(begin)
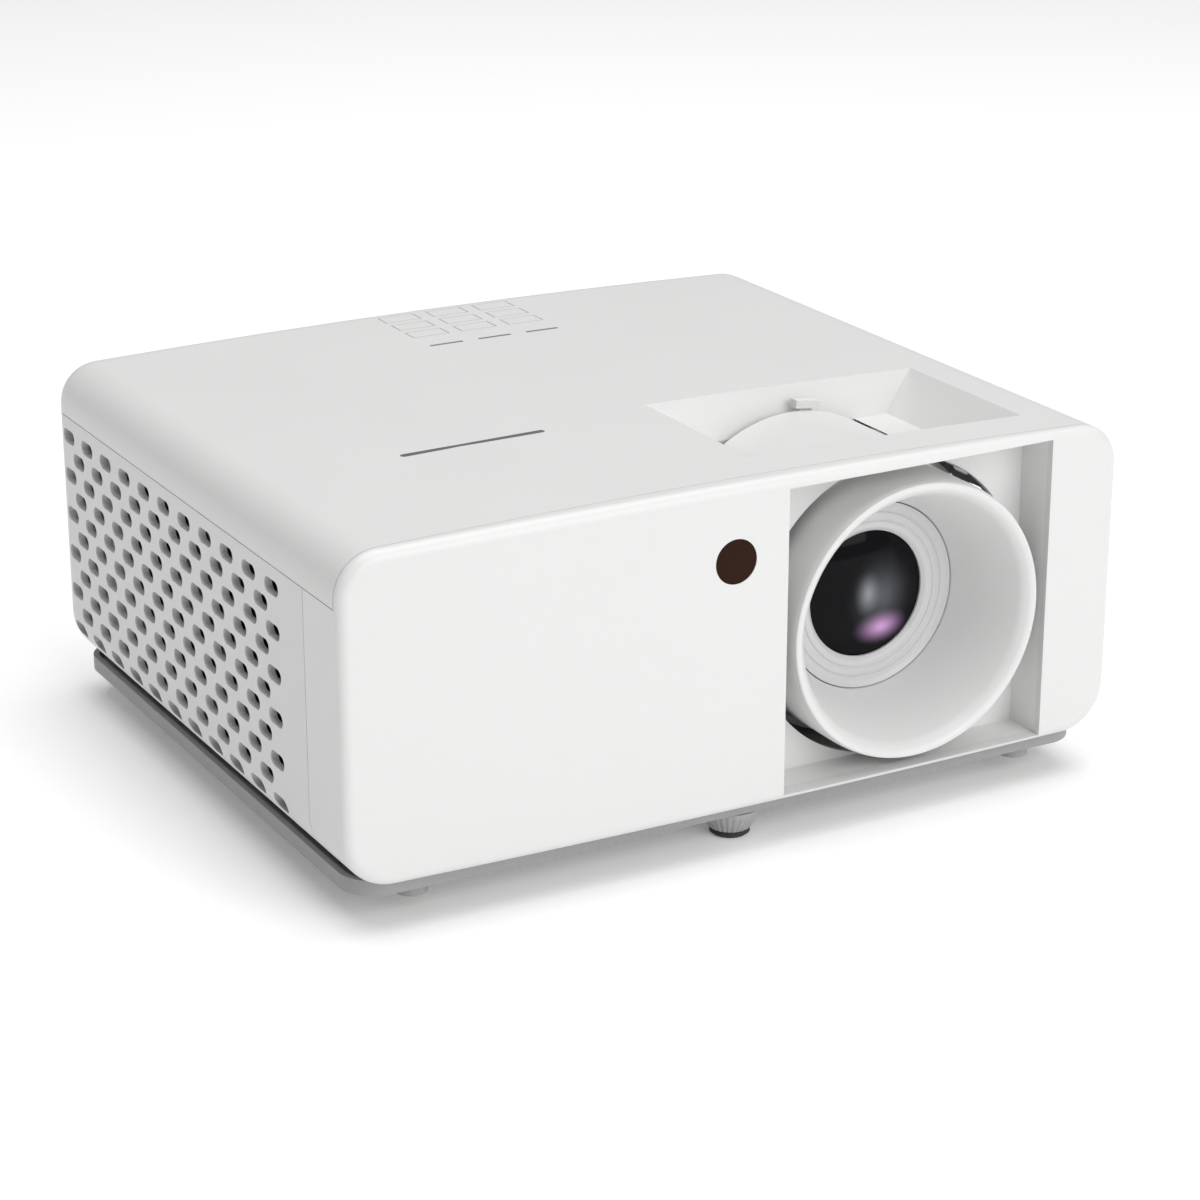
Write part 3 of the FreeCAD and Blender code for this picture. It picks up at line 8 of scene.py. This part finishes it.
import bmesh
import bpy
import numpy as np
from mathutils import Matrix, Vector


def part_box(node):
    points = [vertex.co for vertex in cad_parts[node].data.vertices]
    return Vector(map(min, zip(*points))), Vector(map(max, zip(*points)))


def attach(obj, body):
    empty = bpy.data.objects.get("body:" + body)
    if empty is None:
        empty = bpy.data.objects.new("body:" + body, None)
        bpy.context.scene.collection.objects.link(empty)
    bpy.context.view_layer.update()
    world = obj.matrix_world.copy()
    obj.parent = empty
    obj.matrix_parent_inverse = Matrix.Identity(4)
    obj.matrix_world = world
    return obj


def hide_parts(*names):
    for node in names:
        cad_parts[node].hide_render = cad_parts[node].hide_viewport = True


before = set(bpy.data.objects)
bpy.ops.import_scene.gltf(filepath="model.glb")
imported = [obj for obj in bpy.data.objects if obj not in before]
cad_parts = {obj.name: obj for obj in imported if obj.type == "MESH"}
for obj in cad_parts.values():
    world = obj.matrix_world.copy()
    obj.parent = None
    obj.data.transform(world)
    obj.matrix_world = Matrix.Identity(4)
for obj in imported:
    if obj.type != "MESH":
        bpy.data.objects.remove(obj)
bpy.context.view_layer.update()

MM = 0.001
MERGE = 1e-7
SHARP_DEGREES = 35
scene = bpy.context.scene


# ---------------------------------------------------------------- shader tools

class Wire:
    """A node's output.  Sums on it, with numbers or other wires, add Math nodes."""

    def __init__(self, paint, socket):
        self.paint = paint
        self.socket = socket

    def __add__(self, other):
        return self.paint.math("ADD", self, other)

    def __sub__(self, other):
        return self.paint.math("SUBTRACT", self, other)

    def __mul__(self, other):
        return self.paint.math("MULTIPLY", self, other)

    def __gt__(self, other):
        return self.paint.math("GREATER_THAN", self, other)

    def __lt__(self, other):
        return self.paint.math("LESS_THAN", self, other)

    def __rsub__(self, other):
        return self.paint.math("SUBTRACT", other, self)

    __radd__ = __add__
    __rmul__ = __mul__


class Paint:
    """A material with one Principled shader, whose other nodes come from node()."""

    def __init__(self, name, colour, **constants):
        self.material = bpy.data.materials.new(name)
        self.material.use_nodes = True
        self.tree = self.material.node_tree
        self.tree.nodes.clear()
        self.shader = self.tree.nodes.new("ShaderNodeBsdfPrincipled")
        self.tree.links.new(self.shader.outputs["BSDF"],
                            self.tree.nodes.new("ShaderNodeOutputMaterial").inputs["Surface"])
        self.place = self.node("ShaderNodeTexCoord", output="Object")
        self.feed("Base Color", (*colour, 1))
        for socket, value in constants.items():
            self.feed(socket.replace("_", " "), value)

    def put(self, socket, value):
        if isinstance(value, Wire):
            self.tree.links.new(value.socket, socket)
        else:
            socket.default_value = value

    def feed(self, socket, value):
        self.put(self.shader.inputs[socket], value)

    def node(self, kind, settings=None, sockets=None, output=0):
        """Adds a node: its settings first, then the values or links of its sockets."""
        made = self.tree.nodes.new(kind)
        for key, value in (settings or {}).items():
            setattr(made, key, value)
        for key, value in (sockets or {}).items():
            self.put(made.inputs[key], value)
        return Wire(self, made.outputs[output])

    def math(self, operation, *operands):
        return self.node("ShaderNodeMath", {"operation": operation}, dict(enumerate(operands)))

    def stretched(self, scale):
        """The object's coordinates, each axis multiplied by its own factor."""
        return self.node("ShaderNodeMapping", {}, {"Vector": self.place, "Scale": scale})

    def noise(self, scale, detail=2.0, place=None):
        """Soft noise between 0 and 1, that many lumps to the metre."""
        return self.node("ShaderNodeTexNoise", {},
                         {"Vector": place or self.place, "Scale": scale, "Detail": detail})

    def mix(self, first, second, factor):
        """The first colour where the factor is 0 and the second where it is 1."""
        return self.node("ShaderNodeMix", {"data_type": "RGBA"},
                         {0: factor, 6: first, 7: second}, output=2)

    def relief(self, height, depth):
        """Normal from a height between 0 and 1, at that depth in metres."""
        self.feed("Normal", self.node("ShaderNodeBump", {}, {
            "Strength": 1.0, "Distance": depth, "Height": height}))

    def mottle(self, dark, light, factor):
        """Base colour between a dark and a light tone."""
        self.feed("Base Color", self.mix((*dark, 1), (*light, 1), factor))

    def distance(self, place, spot):
        return self.node("ShaderNodeVectorMath", {"operation": "DISTANCE"},
                         {0: place, 1: spot}, output="Value")

    def bloom(self, spot, reach):
        """(1 - d)^2 where d is the distance from the spot with each axis divided by its reach,
        and 0 past d = 1."""
        place = self.node("ShaderNodeMapping", {"vector_type": "TEXTURE"},
                          {"Vector": self.place, "Location": spot, "Scale": reach})
        fall = self.math("MAXIMUM", 1 - self.distance(place, (0, 0, 0)), 0)
        return fall * fall


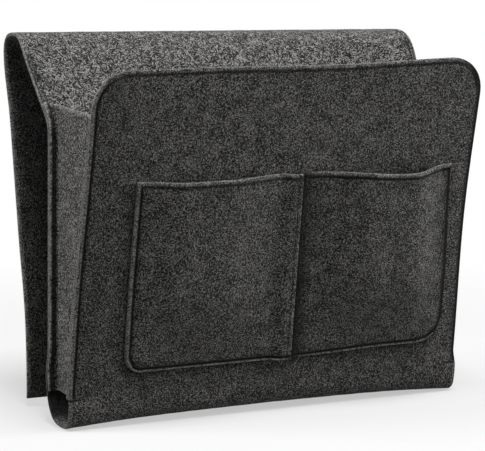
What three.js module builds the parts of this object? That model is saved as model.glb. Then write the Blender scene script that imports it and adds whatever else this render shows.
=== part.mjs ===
// A felt caddy for the side of a bed: an open pouch with two pockets sewn on its front, and a
// flap that goes under the mattress and carries it.
// Sizes are in millimetres and angles in degrees. X runs along the bed, Y points to the bed and
// Z points up. Heights are measured from the underside of the pouch. At the end the caddy is
// set down so that the middle of its flat back is at the origin.
import * as THREE from 'three';

// Felt, thread and clearances
const feltThickness = 3;
const threadWidth = 0.9;
const threadThickness = 0.6;
const stitchMargin = 3.5;
const seatGap = 0.3;
const hingeGap = 0.9;

// Pouch
const footWidth = 326;
const mouthWidth = 317;
const footDepth = 41;
const frontLength = 272;
const frontLean = 11.7;
const frontCornerRadius = 28;
const frontFoot = 11;
const backFoot = 22;
const backBendReach = 20;
const frontBendReach = 7;
const backFaceHeight = 120;

// Fold over the top of the bed side
const slopeFootHeight = 221;
const slopeFootReach = 7;
const shoulderRun = 1;
const slopeRise = 61;
const slopeReach = 52.5;
const crestDepth = 30.5;
const crestDrop = 2.5;
const crestFrontReach = 10;
const crestBackReach = 14;
const crestTurnDrop = 23.5;
const crestTurnReach = 1.5;

// Flap that hangs behind the pouch
const flapSetForward = 40;
const flapKneeHeight = 78;
const flapKneeReach = 26;
const flapFoot = 3;

// Side gussets
const gussetRise = 16;
const gussetFoot = 23;
const gussetFlange = 7;
const gussetBendReach = 3;

// Front pockets
const pocketDivider = 13.5;
const leftFootMargin = 41.3;
const leftMouthMargin = 38.9;
const rightFootMargin = 14.8;
const rightMouthMargin = 17.4;
const pocketLap = 8;
const pocketFoot = 40;
const pocketTop = 189;
const leftPocketRadius = 14;
const rightPocketRadius = 22;
const sewnBorder = 6;
const pocketSideRise = 26;
const pocketFootRise = 42;
const leftPocketBulge = 9;
const rightPocketBulge = 12;
const rightMouthDip = 4;
const lapRise = 10;

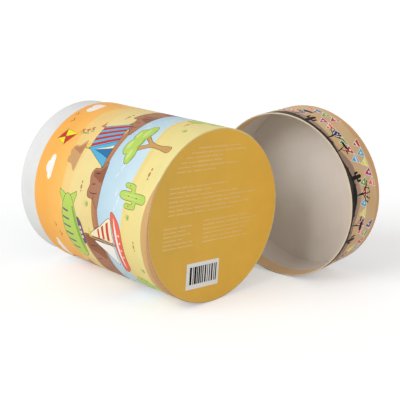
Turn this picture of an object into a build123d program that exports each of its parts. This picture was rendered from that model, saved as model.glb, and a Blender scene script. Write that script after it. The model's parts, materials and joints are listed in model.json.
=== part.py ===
from build123d import *
import os
from math import cos, radians, sin

# A round gift tube of board and printed paper, lying on its side with its lid off.
# Sizes are in millimetres. The origin is the centre of the tube's base face, +Y runs along
# the tube to its mouth, and the lid stands on its edge beside the tube, mouth towards it.

# Overall sizes
outer_radius = 70.0
body_length = 144.5
neck_height = 22.0
lid_depth = 42.5

# Board
tube_board = 1.0
neck_board = 1.0
lid_board = 0.8
base_thickness = 1.5
lid_top_thickness = 1.2

# Paper
wrap_paper = 0.15
end_paper = 0.15
lining_paper = 0.10

# How the papers are folded and lapped
hem_width = 10.0
tube_turn_in = 12.0
lid_turn_in = 13.5
lap_width = 8.0
lap_ramp = 1.5
end_paper_margin = 0.8
lining_setback = 0.5
notch_count = 24
notch_width = 4.5
notch_root = 1.5
fold_ease = 0.15
tube_lap_angle = 35.0
lid_lap_angle = 125.0

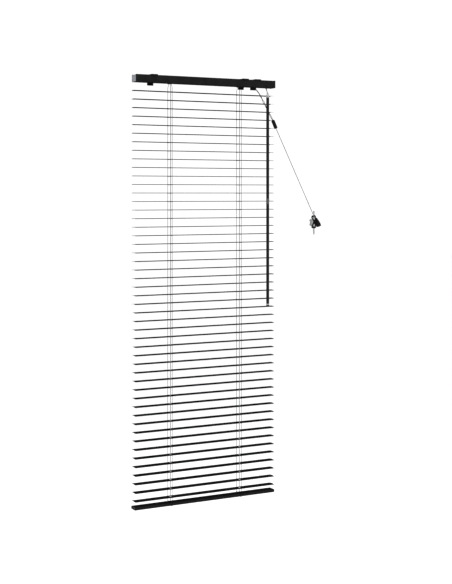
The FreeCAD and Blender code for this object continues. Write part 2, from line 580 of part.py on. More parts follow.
(end)
Only the lines from the one that contains "Turn this picture" through the last line should be repeated, each exactly as it stands, with both ends included.

Turn this picture of an object into a build123d program that exports each of its parts. This picture was rendered from that model, saved as model.glb, and a Blender scene script. Write that script after it. The model's parts, materials and joints are listed in model.json.
=== part.py ===
from build123d import *
import os
from math import cos, radians, sin

# A round gift tube of board and printed paper, lying on its side with its lid off.
# Sizes are in millimetres. The origin is the centre of the tube's base face, +Y runs along
# the tube to its mouth, and the lid stands on its edge beside the tube, mouth towards it.

# Overall sizes
outer_radius = 70.0
body_length = 144.5
neck_height = 22.0
lid_depth = 42.5

# Board
tube_board = 1.0
neck_board = 1.0
lid_board = 0.8
base_thickness = 1.5
lid_top_thickness = 1.2

# Paper
wrap_paper = 0.15
end_paper = 0.15
lining_paper = 0.10

# How the papers are folded and lapped
hem_width = 10.0
tube_turn_in = 12.0
lid_turn_in = 13.5
lap_width = 8.0
lap_ramp = 1.5
end_paper_margin = 0.8
lining_setback = 0.5
notch_count = 24
notch_width = 4.5
notch_root = 1.5
fold_ease = 0.15
tube_lap_angle = 35.0
lid_lap_angle = 125.0

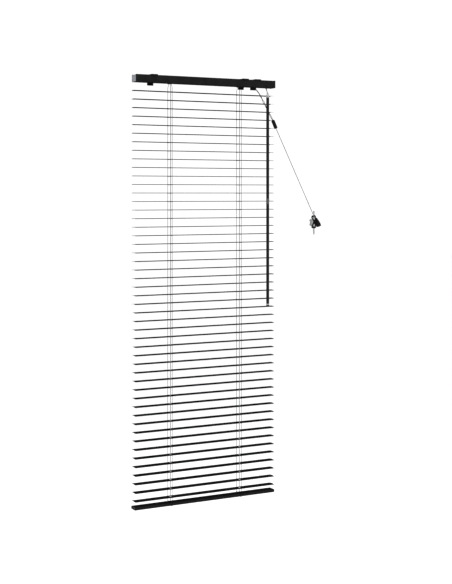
The FreeCAD and Blender code for this object continues. Write part 2, from line 580 of part.py on. More parts follow.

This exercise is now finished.